#### Raw data:

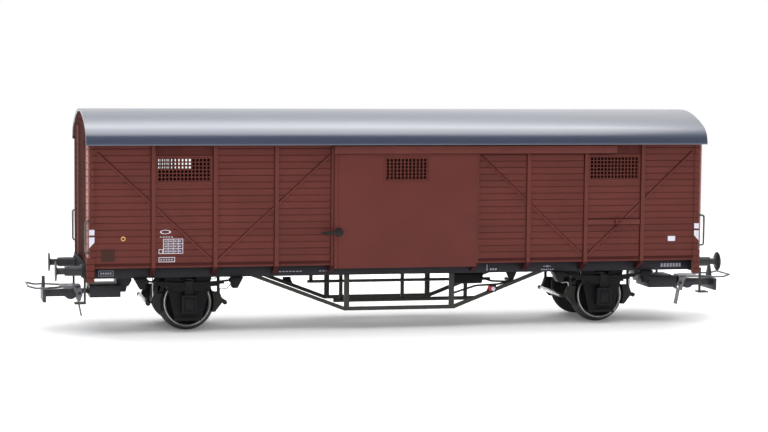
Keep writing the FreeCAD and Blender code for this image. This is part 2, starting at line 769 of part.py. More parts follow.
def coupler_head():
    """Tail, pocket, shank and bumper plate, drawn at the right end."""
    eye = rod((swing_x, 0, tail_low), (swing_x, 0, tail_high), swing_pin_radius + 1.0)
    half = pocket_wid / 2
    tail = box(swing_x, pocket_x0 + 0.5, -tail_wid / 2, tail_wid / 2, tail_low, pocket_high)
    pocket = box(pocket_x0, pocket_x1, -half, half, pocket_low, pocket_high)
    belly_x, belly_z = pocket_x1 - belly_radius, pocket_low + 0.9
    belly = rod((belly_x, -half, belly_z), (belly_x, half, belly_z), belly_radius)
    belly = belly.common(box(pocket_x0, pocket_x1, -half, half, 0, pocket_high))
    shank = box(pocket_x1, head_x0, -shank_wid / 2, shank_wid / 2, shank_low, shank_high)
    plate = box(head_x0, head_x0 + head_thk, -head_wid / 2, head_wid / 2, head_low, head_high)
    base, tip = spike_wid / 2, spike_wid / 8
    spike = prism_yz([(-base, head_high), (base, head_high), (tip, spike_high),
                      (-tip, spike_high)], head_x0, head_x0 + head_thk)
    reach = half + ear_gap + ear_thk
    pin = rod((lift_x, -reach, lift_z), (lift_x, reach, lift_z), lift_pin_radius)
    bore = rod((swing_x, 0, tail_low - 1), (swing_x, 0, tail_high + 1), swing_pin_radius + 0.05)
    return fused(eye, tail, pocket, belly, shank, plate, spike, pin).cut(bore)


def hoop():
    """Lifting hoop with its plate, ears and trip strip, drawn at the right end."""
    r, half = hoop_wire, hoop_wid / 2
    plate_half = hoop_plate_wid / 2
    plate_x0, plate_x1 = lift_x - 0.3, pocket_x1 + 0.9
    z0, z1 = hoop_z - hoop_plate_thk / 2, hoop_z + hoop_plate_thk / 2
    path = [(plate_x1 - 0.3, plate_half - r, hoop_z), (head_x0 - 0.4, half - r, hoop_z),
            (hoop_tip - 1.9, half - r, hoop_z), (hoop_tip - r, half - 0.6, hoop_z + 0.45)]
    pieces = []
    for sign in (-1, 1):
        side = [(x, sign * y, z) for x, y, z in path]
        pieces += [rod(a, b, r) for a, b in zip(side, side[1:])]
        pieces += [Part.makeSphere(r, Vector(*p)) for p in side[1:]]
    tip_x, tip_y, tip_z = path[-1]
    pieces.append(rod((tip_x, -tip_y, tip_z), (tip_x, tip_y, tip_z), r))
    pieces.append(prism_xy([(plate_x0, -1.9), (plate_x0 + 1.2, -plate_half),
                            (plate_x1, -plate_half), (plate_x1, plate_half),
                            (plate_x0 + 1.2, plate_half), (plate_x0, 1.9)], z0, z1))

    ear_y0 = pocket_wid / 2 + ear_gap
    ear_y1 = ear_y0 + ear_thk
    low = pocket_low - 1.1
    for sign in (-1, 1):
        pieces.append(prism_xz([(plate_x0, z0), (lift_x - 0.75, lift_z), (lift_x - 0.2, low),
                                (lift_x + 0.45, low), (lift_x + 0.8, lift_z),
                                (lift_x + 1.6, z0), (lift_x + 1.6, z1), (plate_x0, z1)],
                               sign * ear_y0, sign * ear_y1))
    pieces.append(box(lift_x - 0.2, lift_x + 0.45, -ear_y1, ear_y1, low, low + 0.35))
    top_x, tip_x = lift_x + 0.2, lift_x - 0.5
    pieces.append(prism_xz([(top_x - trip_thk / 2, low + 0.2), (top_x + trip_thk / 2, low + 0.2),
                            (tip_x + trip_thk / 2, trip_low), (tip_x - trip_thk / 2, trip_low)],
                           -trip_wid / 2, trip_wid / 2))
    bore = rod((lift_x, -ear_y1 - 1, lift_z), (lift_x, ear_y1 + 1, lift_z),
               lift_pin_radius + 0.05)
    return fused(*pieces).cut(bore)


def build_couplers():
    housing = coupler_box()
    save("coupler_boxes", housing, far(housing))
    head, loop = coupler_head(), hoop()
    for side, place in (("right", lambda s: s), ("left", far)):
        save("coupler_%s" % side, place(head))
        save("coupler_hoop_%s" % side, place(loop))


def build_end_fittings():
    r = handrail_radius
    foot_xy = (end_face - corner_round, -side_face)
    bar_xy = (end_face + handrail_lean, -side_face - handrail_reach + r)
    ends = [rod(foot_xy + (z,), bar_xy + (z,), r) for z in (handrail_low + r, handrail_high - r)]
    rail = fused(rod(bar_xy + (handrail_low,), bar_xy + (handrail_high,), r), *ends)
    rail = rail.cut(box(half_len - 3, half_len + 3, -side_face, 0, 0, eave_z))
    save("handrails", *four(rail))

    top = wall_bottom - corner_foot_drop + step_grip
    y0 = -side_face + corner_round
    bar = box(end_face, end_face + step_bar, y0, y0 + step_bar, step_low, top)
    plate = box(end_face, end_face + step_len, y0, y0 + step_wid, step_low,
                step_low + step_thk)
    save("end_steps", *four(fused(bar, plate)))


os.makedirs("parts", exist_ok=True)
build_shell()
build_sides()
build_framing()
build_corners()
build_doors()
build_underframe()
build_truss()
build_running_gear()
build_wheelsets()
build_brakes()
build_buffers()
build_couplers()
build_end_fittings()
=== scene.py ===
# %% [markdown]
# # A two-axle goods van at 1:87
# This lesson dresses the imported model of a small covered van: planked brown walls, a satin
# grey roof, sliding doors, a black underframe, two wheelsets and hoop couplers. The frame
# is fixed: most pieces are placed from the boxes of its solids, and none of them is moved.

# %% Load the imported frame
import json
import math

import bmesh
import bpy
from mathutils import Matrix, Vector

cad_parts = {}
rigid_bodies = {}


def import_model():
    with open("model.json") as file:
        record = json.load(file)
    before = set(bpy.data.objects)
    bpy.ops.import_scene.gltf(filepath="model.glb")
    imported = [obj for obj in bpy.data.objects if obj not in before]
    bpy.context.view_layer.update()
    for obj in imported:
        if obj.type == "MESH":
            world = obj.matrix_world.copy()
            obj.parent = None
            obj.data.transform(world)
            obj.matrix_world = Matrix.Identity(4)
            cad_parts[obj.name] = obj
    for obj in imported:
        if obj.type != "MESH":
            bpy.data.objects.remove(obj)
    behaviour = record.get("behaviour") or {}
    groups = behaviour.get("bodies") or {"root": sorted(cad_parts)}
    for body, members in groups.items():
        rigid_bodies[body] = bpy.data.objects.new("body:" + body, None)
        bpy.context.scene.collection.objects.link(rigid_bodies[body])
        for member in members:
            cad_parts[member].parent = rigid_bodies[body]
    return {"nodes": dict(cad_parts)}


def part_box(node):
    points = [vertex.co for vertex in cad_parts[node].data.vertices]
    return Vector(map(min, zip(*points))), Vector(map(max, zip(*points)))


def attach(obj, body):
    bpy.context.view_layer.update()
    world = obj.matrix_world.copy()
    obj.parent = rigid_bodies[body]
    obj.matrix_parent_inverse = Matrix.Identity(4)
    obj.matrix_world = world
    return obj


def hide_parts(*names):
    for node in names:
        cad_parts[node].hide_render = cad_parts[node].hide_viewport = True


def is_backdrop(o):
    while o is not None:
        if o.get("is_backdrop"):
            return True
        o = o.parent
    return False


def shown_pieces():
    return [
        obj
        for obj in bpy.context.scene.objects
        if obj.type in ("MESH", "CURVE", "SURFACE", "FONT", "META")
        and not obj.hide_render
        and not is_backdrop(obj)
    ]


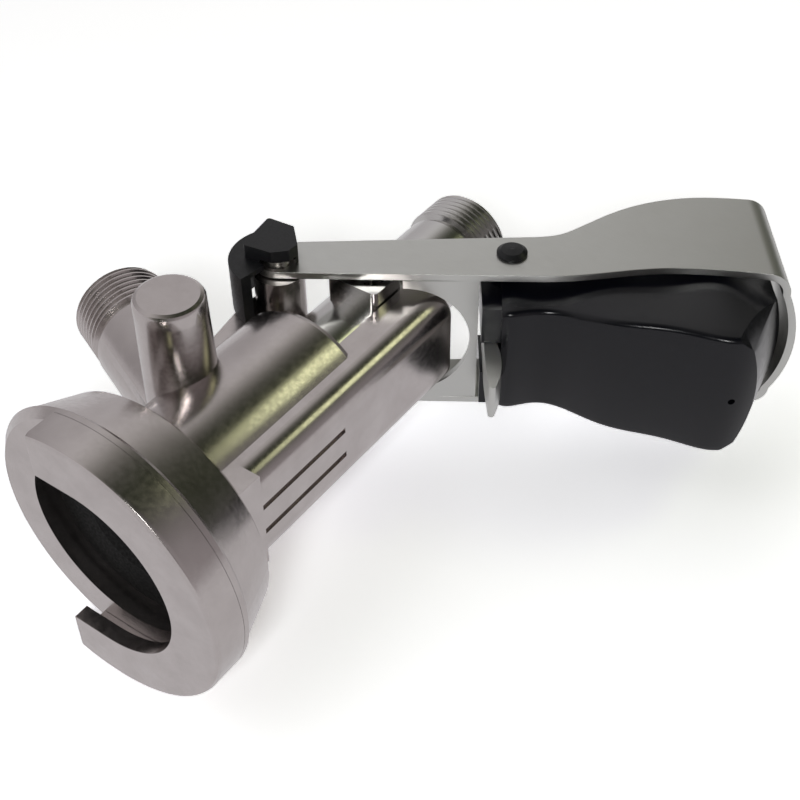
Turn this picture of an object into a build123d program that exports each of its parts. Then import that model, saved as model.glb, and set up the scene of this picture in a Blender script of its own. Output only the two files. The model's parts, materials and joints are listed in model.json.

#### The exercise:
Extract each entry in full and write it down exactly.

#### Final result:
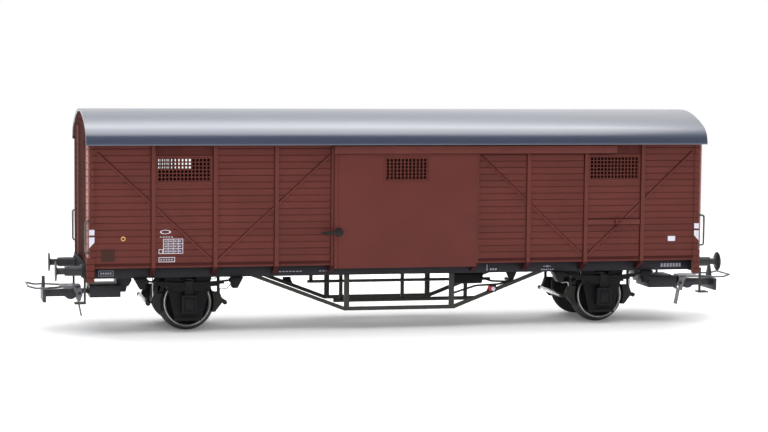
Keep writing the FreeCAD and Blender code for this image. This is part 2, starting at line 769 of part.py. More parts follow.
def coupler_head():
    """Tail, pocket, shank and bumper plate, drawn at the right end."""
    eye = rod((swing_x, 0, tail_low), (swing_x, 0, tail_high), swing_pin_radius + 1.0)
    half = pocket_wid / 2
    tail = box(swing_x, pocket_x0 + 0.5, -tail_wid / 2, tail_wid / 2, tail_low, pocket_high)
    pocket = box(pocket_x0, pocket_x1, -half, half, pocket_low, pocket_high)
    belly_x, belly_z = pocket_x1 - belly_radius, pocket_low + 0.9
    belly = rod((belly_x, -half, belly_z), (belly_x, half, belly_z), belly_radius)
    belly = belly.common(box(pocket_x0, pocket_x1, -half, half, 0, pocket_high))
    shank = box(pocket_x1, head_x0, -shank_wid / 2, shank_wid / 2, shank_low, shank_high)
    plate = box(head_x0, head_x0 + head_thk, -head_wid / 2, head_wid / 2, head_low, head_high)
    base, tip = spike_wid / 2, spike_wid / 8
    spike = prism_yz([(-base, head_high), (base, head_high), (tip, spike_high),
                      (-tip, spike_high)], head_x0, head_x0 + head_thk)
    reach = half + ear_gap + ear_thk
    pin = rod((lift_x, -reach, lift_z), (lift_x, reach, lift_z), lift_pin_radius)
    bore = rod((swing_x, 0, tail_low - 1), (swing_x, 0, tail_high + 1), swing_pin_radius + 0.05)
    return fused(eye, tail, pocket, belly, shank, plate, spike, pin).cut(bore)


def hoop():
    """Lifting hoop with its plate, ears and trip strip, drawn at the right end."""
    r, half = hoop_wire, hoop_wid / 2
    plate_half = hoop_plate_wid / 2
    plate_x0, plate_x1 = lift_x - 0.3, pocket_x1 + 0.9
    z0, z1 = hoop_z - hoop_plate_thk / 2, hoop_z + hoop_plate_thk / 2
    path = [(plate_x1 - 0.3, plate_half - r, hoop_z), (head_x0 - 0.4, half - r, hoop_z),
            (hoop_tip - 1.9, half - r, hoop_z), (hoop_tip - r, half - 0.6, hoop_z + 0.45)]
    pieces = []
    for sign in (-1, 1):
        side = [(x, sign * y, z) for x, y, z in path]
        pieces += [rod(a, b, r) for a, b in zip(side, side[1:])]
        pieces += [Part.makeSphere(r, Vector(*p)) for p in side[1:]]
    tip_x, tip_y, tip_z = path[-1]
    pieces.append(rod((tip_x, -tip_y, tip_z), (tip_x, tip_y, tip_z), r))
    pieces.append(prism_xy([(plate_x0, -1.9), (plate_x0 + 1.2, -plate_half),
                            (plate_x1, -plate_half), (plate_x1, plate_half),
                            (plate_x0 + 1.2, plate_half), (plate_x0, 1.9)], z0, z1))

    ear_y0 = pocket_wid / 2 + ear_gap
    ear_y1 = ear_y0 + ear_thk
    low = pocket_low - 1.1
    for sign in (-1, 1):
        pieces.append(prism_xz([(plate_x0, z0), (lift_x - 0.75, lift_z), (lift_x - 0.2, low),
                                (lift_x + 0.45, low), (lift_x + 0.8, lift_z),
                                (lift_x + 1.6, z0), (lift_x + 1.6, z1), (plate_x0, z1)],
                               sign * ear_y0, sign * ear_y1))
    pieces.append(box(lift_x - 0.2, lift_x + 0.45, -ear_y1, ear_y1, low, low + 0.35))
    top_x, tip_x = lift_x + 0.2, lift_x - 0.5
    pieces.append(prism_xz([(top_x - trip_thk / 2, low + 0.2), (top_x + trip_thk / 2, low + 0.2),
                            (tip_x + trip_thk / 2, trip_low), (tip_x - trip_thk / 2, trip_low)],
                           -trip_wid / 2, trip_wid / 2))
    bore = rod((lift_x, -ear_y1 - 1, lift_z), (lift_x, ear_y1 + 1, lift_z),
               lift_pin_radius + 0.05)
    return fused(*pieces).cut(bore)


def build_couplers():
    housing = coupler_box()
    save("coupler_boxes", housing, far(housing))
    head, loop = coupler_head(), hoop()
    for side, place in (("right", lambda s: s), ("left", far)):
        save("coupler_%s" % side, place(head))
        save("coupler_hoop_%s" % side, place(loop))


def build_end_fittings():
    r = handrail_radius
    foot_xy = (end_face - corner_round, -side_face)
    bar_xy = (end_face + handrail_lean, -side_face - handrail_reach + r)
    ends = [rod(foot_xy + (z,), bar_xy + (z,), r) for z in (handrail_low + r, handrail_high - r)]
    rail = fused(rod(bar_xy + (handrail_low,), bar_xy + (handrail_high,), r), *ends)
    rail = rail.cut(box(half_len - 3, half_len + 3, -side_face, 0, 0, eave_z))
    save("handrails", *four(rail))

    top = wall_bottom - corner_foot_drop + step_grip
    y0 = -side_face + corner_round
    bar = box(end_face, end_face + step_bar, y0, y0 + step_bar, step_low, top)
    plate = box(end_face, end_face + step_len, y0, y0 + step_wid, step_low,
                step_low + step_thk)
    save("end_steps", *four(fused(bar, plate)))


os.makedirs("parts", exist_ok=True)
build_shell()
build_sides()
build_framing()
build_corners()
build_doors()
build_underframe()
build_truss()
build_running_gear()
build_wheelsets()
build_brakes()
build_buffers()
build_couplers()
build_end_fittings()
=== scene.py ===
# %% [markdown]
# # A two-axle goods van at 1:87
# This lesson dresses the imported model of a small covered van: planked brown walls, a satin
# grey roof, sliding doors, a black underframe, two wheelsets and hoop couplers. The frame
# is fixed: most pieces are placed from the boxes of its solids, and none of them is moved.

# %% Load the imported frame
import json
import math

import bmesh
import bpy
from mathutils import Matrix, Vector

cad_parts = {}
rigid_bodies = {}


def import_model():
    with open("model.json") as file:
        record = json.load(file)
    before = set(bpy.data.objects)
    bpy.ops.import_scene.gltf(filepath="model.glb")
    imported = [obj for obj in bpy.data.objects if obj not in before]
    bpy.context.view_layer.update()
    for obj in imported:
        if obj.type == "MESH":
            world = obj.matrix_world.copy()
            obj.parent = None
            obj.data.transform(world)
            obj.matrix_world = Matrix.Identity(4)
            cad_parts[obj.name] = obj
    for obj in imported:
        if obj.type != "MESH":
            bpy.data.objects.remove(obj)
    behaviour = record.get("behaviour") or {}
    groups = behaviour.get("bodies") or {"root": sorted(cad_parts)}
    for body, members in groups.items():
        rigid_bodies[body] = bpy.data.objects.new("body:" + body, None)
        bpy.context.scene.collection.objects.link(rigid_bodies[body])
        for member in members:
            cad_parts[member].parent = rigid_bodies[body]
    return {"nodes": dict(cad_parts)}


def part_box(node):
    points = [vertex.co for vertex in cad_parts[node].data.vertices]
    return Vector(map(min, zip(*points))), Vector(map(max, zip(*points)))


def attach(obj, body):
    bpy.context.view_layer.update()
    world = obj.matrix_world.copy()
    obj.parent = rigid_bodies[body]
    obj.matrix_parent_inverse = Matrix.Identity(4)
    obj.matrix_world = world
    return obj


def hide_parts(*names):
    for node in names:
        cad_parts[node].hide_render = cad_parts[node].hide_viewport = True


def is_backdrop(o):
    while o is not None:
        if o.get("is_backdrop"):
            return True
        o = o.parent
    return False


def shown_pieces():
    return [
        obj
        for obj in bpy.context.scene.objects
        if obj.type in ("MESH", "CURVE", "SURFACE", "FONT", "META")
        and not obj.hide_render
        and not is_backdrop(obj)
    ]


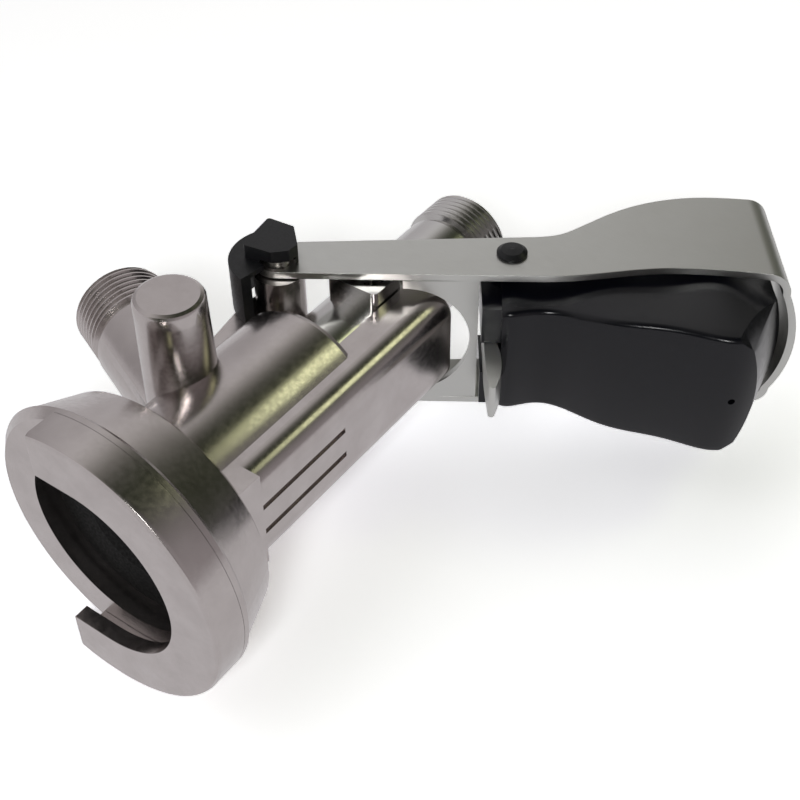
Turn this picture of an object into a build123d program that exports each of its parts. Then import that model, saved as model.glb, and set up the scene of this picture in a Blender script of its own. Output only the two files. The model's parts, materials and joints are listed in model.json.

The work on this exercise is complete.